Recommended notebook for a demo of NLTK: https://github.com/hb20007/hands-on-nltk-tutorial
Recommended notebook for a demo of Spacy: https://github.com/explosion/spacy-notebooks/blob/master/notebooks/lightning_tour.ipynb

In [17]:
import spacy 
import nltk 

In [18]:
# NLTK Playground

from __future__ import unicode_literals

In [19]:
# Spacy Playground

nlp = spacy.load("en_core_web_sm")
print("Modelo 'en_core_web_sm' cargado con éxito.")


Modelo 'en_core_web_sm' cargado con éxito.


In [20]:
# Celda 2: Procesar un texto
text = "Apple is looking at buying U.K. startup for $1 billion"
doc = nlp(text)

# Mostrar para cada token: texto, lema, parte de la oración, dependencia y otras propiedades
for token in doc:
    print(f"Token: {token.text:12} | Lema: {token.lemma_:12} | POS: {token.pos_:6} | Dep: {token.dep_:10} | Is_alpha: {token.is_alpha} | Is_stop: {token.is_stop}")

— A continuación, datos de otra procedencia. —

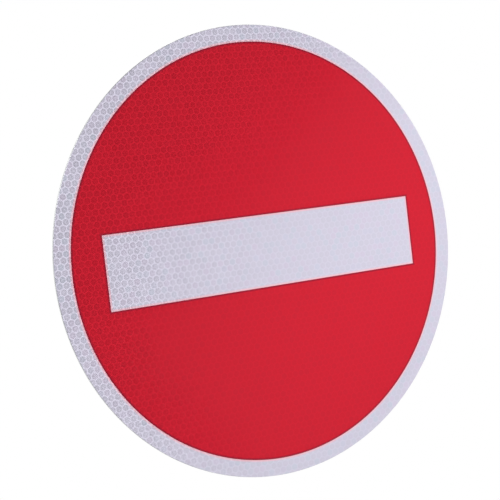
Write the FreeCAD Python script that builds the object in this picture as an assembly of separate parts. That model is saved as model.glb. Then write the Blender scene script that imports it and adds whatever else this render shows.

Token: Apple        | Lema: Apple        | POS: PROPN  | Dep: nsubj      | Is_alpha: True | Is_stop: False
Token: is           | Lema: be           | POS: AUX    | Dep: aux        | Is_alpha: True | Is_stop: True
Token: looking      | Lema: look         | POS: VERB   | Dep: ROOT       | Is_alpha: True | Is_stop: False
Token: at           | Lema: at           | POS: ADP    | Dep: prep       | Is_alpha: True | Is_stop: True
Token: buying       | Lema: buy          | POS: VERB   | Dep: pcomp      | Is_alpha: True | Is_stop: False
Token: U.K.         | Lema: U.K.         | POS: PROPN  | Dep: nsubj      | Is_alpha: False | Is_stop: False
Token: startup      | Lema: startup      | POS: VERB   | Dep: ccomp      | Is_alpha: True | Is_stop: False
Token: for          | Lema: for          | POS: ADP    | Dep: prep       | Is_alpha: True | Is_stop: True
Token: $            | Lema: $            | POS: SYM    | Dep: quantmod   | Is_alpha: False | Is_stop: False
Token: 1            | Lema: 1         

In [21]:
# Celda 3: Mostrar entidades nombradas
print("Entidades nombradas encontradas:")
for ent in doc.ents:
    print(f"Texto: {ent.text:12} | Inicio: {ent.start_char:3} | Fin: {ent.end_char:3} | Etiqueta: {ent.label_}")


Entidades nombradas encontradas:
Texto: Apple        | Inicio:   0 | Fin:   5 | Etiqueta: ORG
Texto: U.K.         | Inicio:  27 | Fin:  31 | Etiqueta: GPE
Texto: $1 billion   | Inicio:  44 | Fin:  54 | Etiqueta: MONEY


In [22]:
# Celda 4: Visualizar dependencias con displaCy
from spacy import displacy

# Renderiza la visualización directamente en el notebook
displacy.render(doc, style="dep", jupyter=True)


In [23]:
# Celda 5: Ejemplo con Matcher
from spacy.matcher import Matcher

# Crear una instancia del matcher y definir un patrón
matcher = Matcher(nlp.vocab)
pattern = [{"LOWER": "apple"}]
matcher.add("APPLE_PATTERN", [pattern])

# Buscar coincidencias en el documento
matches = matcher(doc)
for match_id, start, end in matches:
    span = doc[start:end]
    print("Coincidencia encontrada:", span.text)


Coincidencia encontrada: Apple